Are you a potential mate? Is there attraction/chemistry?

Are we gonna FIGHT?
Are you an enemy, a rival, or posing a danger to me or my family?

When we see someone acting unpredictably, we usually rule out the FOOD and FUCK components right away. The FRIEND and FIGHT lines, however, are the lines that are blurred – and that's where the trouble comes in. We're left feeling uneasy, on-guard, and generally wary until more information comes to direct us in how we should act and how to categorize and think of this person.

People with controlled symptoms, or without mental illness altogether, that have physical ailments that cause them to have muscle spasms get targeted the same way. If I walk by so-and-so's desk, am I gonna get hit/kicked by a limb acting autonomously?

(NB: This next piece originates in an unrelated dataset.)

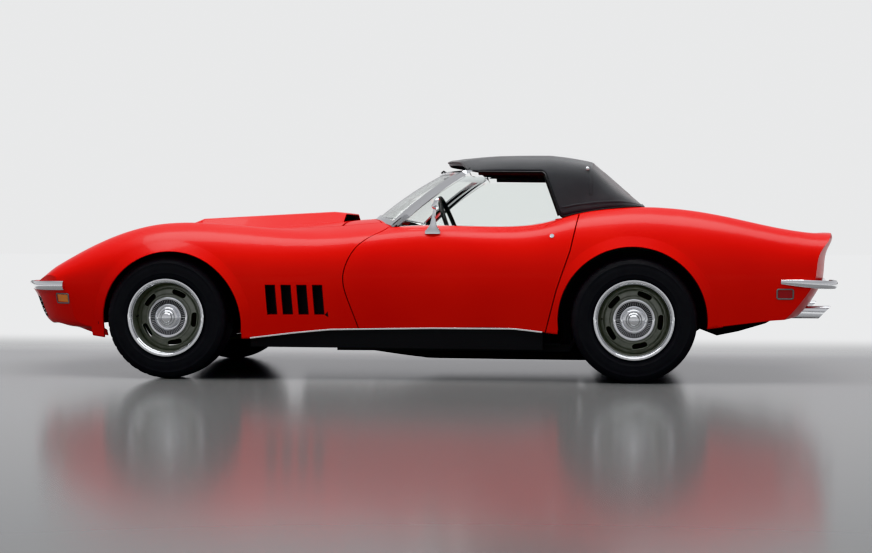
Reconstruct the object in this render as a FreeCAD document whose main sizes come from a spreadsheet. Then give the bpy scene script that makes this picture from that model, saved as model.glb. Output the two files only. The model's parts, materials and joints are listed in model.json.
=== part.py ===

Think about this for a minute. Think about feeling unsure, unsafe, uncertain of a situation where you feel that harm could come to you. Walking down a dark street. Walking to your car at night from a friend's house or business. Dropping something off for someone in a questionable part of town. Anything that would give you cause for concern, and anyplace that could make you feel uneasy.

Now, let's go back to our original premise – People stigmatize mental health issues and their owners because of the unpredictability and lack of familiarity. Again, this is fear of the unknown.  It is natural, and instinctual.  Our job here is to make the "unknown" known in a way that it gets equalized, smoothed out, accepted as within the range of normalcy - even if only because it is now "known".

We are not going to easily make a difference with the perceptions of the outliers – the ones at the extreme edges of our mental illness bell-curve. Those that are truly perceived as dangerous will be avoided. Those that are of the highest-functioning strata will still fly under the radar. It's the rest of us – the bulk and the belly of the bell-curve – the ones that function to some degree or another within the confines of society, with standard societal expectations put upon us. Those societal expectations come with the additional societal expectation that we're “normal” too. It's when this is challenged, either by admission, by outing, or by a lapse in symptom management, that there is “other” among them, and the fear creeps in.

What they're not realizing is that mental illness, to some degree, IS the norm....and THAT is where this concept comes in. If you show someone how 'normal' it is, then the fear lessens. And, with that fear, the stigma that goes along with it. The big issue is that people don't always self-identify, and don't want to be outed, leaving them secretly suffering in hopes that the stigma doesn't befall them. Little do they realize that if everyone who self-identified as having some sort of mental illness spoke up, that we'd have the majority. We'd have a strong community. None of us would feel like we're the only ones suffering. We could empower eachother by giving hope that recovery works and that people with their same diagnosis have gone on to do great things and leap obstacles that once seemed like tall and impenetrable brick walls.

This is where this magazine excels.

Authors and artists are asked to specify their diagnosis, along with their submissions. Why? So the reader can see that people with that diagnosis are capable of this talent, this expression, and can have their works published online and in print. When someone sees this, they are empowered. Why? Because the original paradigm is rewritten. Instead of seeing someone thought negatively of, and identifying similarly, the 'they're hated; me too!' moves to that of success – 'they're talented, cherished, respected, loved, awesome; ME TOO!' That's our hope, anyways.